A federal judge in Tennessee has granted a preliminary injunction blocking the Biden administration from enforcing expanded LGBTQ+ protections within its interpretation of Title IX, the federal civil rights law prohibiting sex discrimination in schools. The injunction also temporarily blocks enforcement of the Equal Employment Opportunity Commission’s anti-discrimination guidance for LGBTQ+ workers.
The plaintiffs, led by the state of Tennessee, include several other states where anti-LGBTQ and anti-trans bills have gone into effect, including Alabama, Indiana and South Dakota. They argue that such an interpretation of Title IX would keep them from enforcing school sports bans for transgender students — preventing trans girls from playing with other girls — since those laws conflict with the administration’s anti-discrimination mandate.

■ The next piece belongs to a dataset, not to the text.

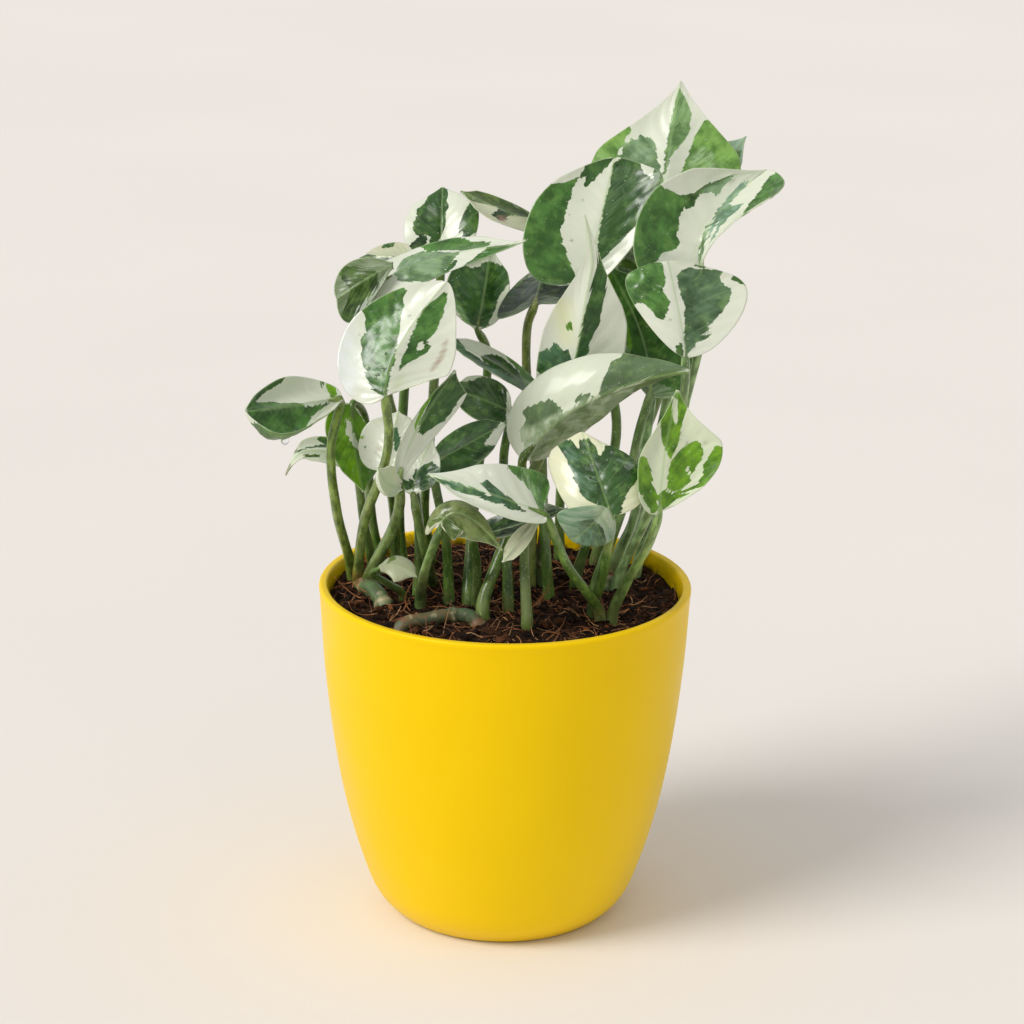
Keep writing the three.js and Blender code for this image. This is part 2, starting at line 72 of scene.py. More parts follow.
# The leaves, as in the solids: blade is base, midrib middle, tip and widest point of each side
LEAVES = {
    "cup_left": dict(
        blade=[[-52, -9, 174], [-66, -25, 176], [-79, -39, 178], [-67, -45, 173], [-68, -14, 182]],
        foot=[-50, 14], via=[[-54, -8, 138], [-55, -15, 160]], widest=[0.6, 0.55], lobe=[0.05, 0.05],
        cup=[6, 3], wave=0.4, point=[0.3, 0],
    ),
    "droop_left": dict(
        blade=[[-48, 4, 149], [-58, 0, 154], [-69, -6, 154], [-54, -4, 150], [-57, 8, 156]], foot=[-43, 16],
        via=[[-46, 8, 128]], widest=[0.35, 0.4], lobe=[0, 0], hook=[-1, -2, -6],
    ),
    "lime_hang": dict(
        blade=[[-49, -1, 170], [-48, -6, 157], [-45, -12, 144], [-41, -1, 153], [-57, -7, 163]],
        foot=[-41, 22], via=[[-44, 20, 126], [-46, 10, 163]], widest=[0.6, 0.3], lobe=[0, 0], wave=0.5,
    ),
    "big_white": dict(
        blade=[[-37, -42, 184], [-33, -36, 198], [-19, -26, 216], [-50, -30, 201], [-17, -36, 191]],
        foot=[-48, 9], via=[[-45, -8, 133], [-38, -26, 157], [-36, -38, 172]], widest=[0.58, 0.33],
        lobe=[0.1, 0.15], cup=[1.5, 1.5], wave=0.3, point=[0, 0],
    ),
    "fold_white": dict(
        blade=[[-33, -36, 155], [-28, -32, 170], [-16, -26, 188], [-32, -34, 169], [-15, -26, 176]],
        foot=[-45, 4], via=[[-36, -10, 131], [-33, -26, 146]], widest=[0.3, 0.6], lobe=[0, 0.05], stalk=1.9,
    ),
    "small_white": dict(
        blade=[[-38, -20, 154], [-36, -16, 163], [-34, -13, 171], [-46, -14, 163], [-30, -16, 165]],
        foot=[-36, 16], via=[[-36, 8, 128], [-37, -9, 146]], widest=[0.45, 0.45],
    ),
    "teal_white": dict(
        blade=[[-29, -26, 149], [-27, -22, 156], [-23, -18, 164], [-33, -22, 155], [-21, -25, 154]],
        foot=[-24, 8], via=[[-26, -16, 128]], lobe=[0.05, 0.05], cup=[0.5, 0.5],
    ),
    "dark_tip": dict(
        blade=[[-23, -14, 155], [-11, -11, 161], [0, -6, 166], [-14, -1, 163], [-11, -19, 155]],
        foot=[-18, -7], via=[[-19, -10, 128]], widest=[0.4, 0.45],
    ),
    "front_white": dict(
        blade=[[12, -46, 149], [-5, -52, 157], [-24, -46, 161], [-2, -58, 152], [5, -36, 161]],
        foot=[30, -21], via=[[19, -39, 130]], widest=[0.4, 0.25], lobe=[0.05, 0.2], cup=[1.5, 1.5],
        wave=0.3,
    ),
    "pale_fold": dict(
        blade=[[-20, -46, 145], [-13, -46, 148], [-1, -50, 138], [-17, -40, 151], [-14, -52, 143]],
        foot=[-27, -8], via=[[-25, -28, 124]], widest=[0.3, 0.3], lobe=[0.3, 0.3], cup=[-1, -1],
    ),
    "under_dark": dict(
        blade=[[-10, -30, 136], [4, -32, 141], [19, -38, 148], [4, -26, 144], [2, -36, 139]],
        foot=[-9, -10], via=[[-9, -11, 110], [-9, -22, 124]], widest=[0.45, 0.45],
    ),
    "round_patch": dict(
        blade=[[32, -48, 149], [28, -42, 159], [23, -30, 170], [13, -36, 160], [42, -40, 159]],
        foot=[28, -14], via=[[30, -28, 121]], widest=[0.5, 0.45], lobe=[0.5, 0.05], cup=[-2, -1], wave=0.5,
        point=[0.4, 0.4],
    ),
    "lime_right": dict(
        blade=[[47, -44, 149], [48, -38, 165], [52, -30, 184], [40, -45, 163], [66, -34, 164]],
        foot=[34, -20], via=[[38, -26, 120], [44, -38, 137]], widest=[0.42, 0.33], lobe=[0.04, 0],
        cup=[2, 2], wave=0.4, shoulder=0.5, point=[0.7, 0.75],
    ),
    "boat": dict(
        blade=[[5, -18, 158], [25, -22, 178], [56, -20, 187], [24, -12, 165], [13, -12, 185]],
        foot=[7, -29], via=[[6, -24, 124], [6, -14, 145]], widest=[0.35, 0.33], lobe=[0.05, 0.1],
        cup=[0.5, 2], wave=0.4, shoulder=0.5, point=[0.85, 0.3],
    ),
    "tall_point": dict(
        blade=[[19, -8, 174], [23, -4, 199], [27, 2, 224], [10, -4, 192], [37, -2, 191]], foot=[-7, -20],
        via=[[-7, -19, 110], [-3, -14, 121], [4, -5, 138], [13, -6, 161]], widest=[0.35, 0.3],
        cup=[1.5, 1.5], hook=[-4, -2, 8], shoulder=0.45, point=[0.85, 0.85], stalk=1.9,
    ),
    "top_light": dict(
        blade=[[48, 32, 227], [51, 46, 243], [55, 62, 263], [25, 44, 237], [75, 46, 234]], foot=[36, 30],
        via=[[42, 29, 123], [45, 28, 148], [47, 28, 168], [47, 30, 197]], widest=[0.33, 0.33], cup=[2, 2],
        wave=0.5, shoulder=0.5, point=[0.9, 0.7],
    ),
    "tip_behind": dict(
        blade=[[59, 56, 220], [68, 61, 232], [77, 62, 245], [62, 66, 234], [71, 58, 227]], foot=[38, 33],
        via=[[44, 33, 124], [52, 42, 157], [56, 52, 192]],
    ),
    "centre_large": dict(
        blade=[[25, 10, 208], [29, 18, 228], [33, 28, 244], [5, 14, 226], [48, 20, 236]], foot=[23, 14],
        via=[[30, 12, 132], [35, 10, 161], [28, 10, 189]], widest=[0.4, 0.6], lobe=[0.12, 0.12], cup=[2, 2],
        wave=0.6, point=[0.3, 0.4],
    ),
    "right_upper": dict(
        blade=[[60, 6, 214], [63, 12, 227], [81, 22, 242], [40, 4, 231], [82, 2, 238]], foot=[43, 22],
        via=[[51, 21, 139], [58, 21, 169], [62, 17, 193]], widest=[0.4, 0.75], lobe=[0.15, 0.1], cup=[2, 2],
        wave=0.6, point=[0.75, 0],
    ),
    "shade_under": dict(
        blade=[[8, 6, 202], [10, 21, 206], [11, 35, 208], [-3, 13, 199], [22, 18, 206]], foot=[8, 10],
        via=[[9, 14, 145], [6, 14, 175], [6, 11, 193]], widest=[0.3, 0.35], lobe=[0.15, 0.15],
    ),
    "heart_right": dict(
        blade=[[55, -16, 191], [52, -10, 206], [49, -4, 218], [36, -8, 211], [74, -4, 209]], foot=[36, 8],
        via=[[51, -4, 150], [55, -12, 179]], widest=[0.6, 0.6], lobe=[0.08, 0.08], cup=[-1, 2], wave=0.4,
        point=[0.3, 0.2],
    ),
    "dark_behind": dict(
        blade=[[45, 4, 173], [42, 10, 191], [31, 14, 212], [32, 12, 194], [57, 12, 195]], foot=[29, 4],
        via=[[37, 4, 134], [42, 2, 162]], widest=[0.5, 0.5],
    ),
    "cream_behind": dict(
        blade=[[51, 20, 205], [39, 22, 212], [29, 24, 216], [37, 18, 208], [38, 28, 217]], foot=[30, 36],
        via=[[38, 38, 129], [48, 38, 158], [54, 26, 186]],
    ),
    "arch_left": dict(
        blade=[[-44, -8, 209], [-20, -4, 219], [5, -6, 222], [-27, 10, 219], [-34, -14, 208]],
        foot=[-28, 0], via=[[-28, 1, 130], [-32, 6, 150], [-38, 6, 170], [-40, 2, 195]], widest=[0.4, 0.25],
        lobe=[0.1, 0.05], cup=[2, 1], hook=[0, -1, 3],
    ),
    "back_patch": dict(
        blade=[[-22, 26, 210], [-22, 32, 221], [-22, 42, 231], [-34, 30, 220], [-10, 30, 224]],
        foot=[-25, 34], via=[[-27, 32, 124], [-25, 28, 153], [-23, 26, 187]], widest=[0.45, 0.5],
        cup=[-1, -1],
    ),
    "olive_sliver": dict(
        blade=[[11, 26, 222], [-3, 24, 228], [-16, 25, 233], [-2, 18, 224], [-3, 30, 230]], foot=[18, 42],
        via=[[18, 43, 127], [20, 44, 164], [20, 42, 198]], lobe=[0.05, 0.05],
    ),
    "small_far": dict(
        blade=[[-30, 18, 212], [-39, 20, 213], [-48, 24, 211], [-41, 16, 210], [-36, 26, 216]],
        foot=[-34, 25], via=[[-35, 24, 125], [-34, 22, 159], [-32, 20, 189]], widest=[0.4, 0.25],
        lobe=[0.05, 0.05],
    ),
    "dark_middle": dict(
        blade=[[-10, 16, 191], [-8, 22, 201], [-6, 32, 214], [-20, 22, 204], [0, 23, 200]], foot=[-12, -6],
        via=[[-12, -4, 111], [-11, 5, 126], [-8, 19, 157], [-7, 22, 182]], widest=[0.55, 0.5],
        lobe=[0.05, 0.05],
    ),
    "teal_mid": dict(
        blade=[[9, 6, 173], [-6, 2, 184], [-21, 2, 191], [-5, -6, 182], [-3, 9, 185]], foot=[14, -2],
        via=[[12, 0, 132], [11, 4, 155]], widest=[0.45, 0.4],
    ),
    "grey_stripe": dict(
        blade=[[1, 6, 166], [-7, 8, 169], [-19, 12, 172], [-9, 2, 164], [-6, 14, 175]], foot=[1, -9],
        via=[[0, -2, 130], [-1, 4, 152]], widest=[0.45, 0.4],
    ),
    "withered": dict(
        blade=[[-39, -16, 120], [-34, -16, 121], [-28, -18, 118], [-35, -20, 117], [-33, -12, 123]],
        foot=[-33, -3], via=[[-37, -8, 112], [-42, -14, 118]], lobe=[0, 0], cup=[0.5, 0.5], stalk=1.3,
    ),
}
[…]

The states also argue that Bostock v. Clayton County, the landmark 2020 Supreme Court case that found LGBTQ+ people are protected against work discrimination, does not extend to Title IX protections. But the Justice Department says that it does. Bostock has been invoked by civil rights groups as an important backbone for advancing protections for LGBTQ+ people. According to the ACLU, which was counsel in two of the cases that made up the final decision, at least 250 cases have cited Bostock since the ruling two years ago.
The injunction — and the lawsuit behind it — is another example of the Biden administration’s broader LGBTQ+ policy goals being derailed by rhetoric against transgender rights, particularly state-level efforts to bar trans students from playing sports that align with their gender identity. House and Senate Judiciary Committee hearings on the Equality Act in recent years have devolved into debates over trans sports bans instead of the actual text of the bill.
The Education Department’s proposed Title IX interpretation — still under public comment and not yet finalized — would expand anti-discrimination rules to include sexual orientation and gender identity, formally protecting LGBTQ+ students. The EEOC’s non-binding guidance following Bostock advises LGBTQ+ employees to seek charges if their rights — such as the ability for trans women to use the women’s restroom — are violated by an employer.
The injunction was granted by Judge Charles Atchley, who was appointed by former President Donald Trump. Atchley wrote in his order on Friday that the preliminary injunction will stay in effect pending further decisions from his federal district court, or the U.S. Court of Appeals for the 6th Circuit, or the Supreme Court.
Core to the lawsuit is states’ view that the federal anti-discrimination policies would interfere in their ability to enact their own laws relating to bathroom access or the ability to participate in youth sports. Bathroom bills, like the one that recently took effect in Alabama, require transgender and nonbinary students to use restrooms that don’t match their gender identity.
Ten of the 20 states in the lawsuit have directly tied a link between their own such laws potentially being threatened by the administration’s anti-discrimination guidance, Atchley wrote.
The states say they are currently under pressure by the Education Department’s Title IX interpretation — although the rule isn’t yet codified — as well as the EEOC’s guidance because the documents put “substantial pressure” on them to change their laws, the judge wrote.
Through a spokesperson, the Education Department said it is disappointed in the judge’s decision, but the agency is “committed to protecting students and school communities from discrimination and will continue to do so to deliver on the promise of Title IX.”
The EEOC said it would comply with court orders and declined to comment further, referring questions to the Justice Department. The White House did not respond to a request for comment.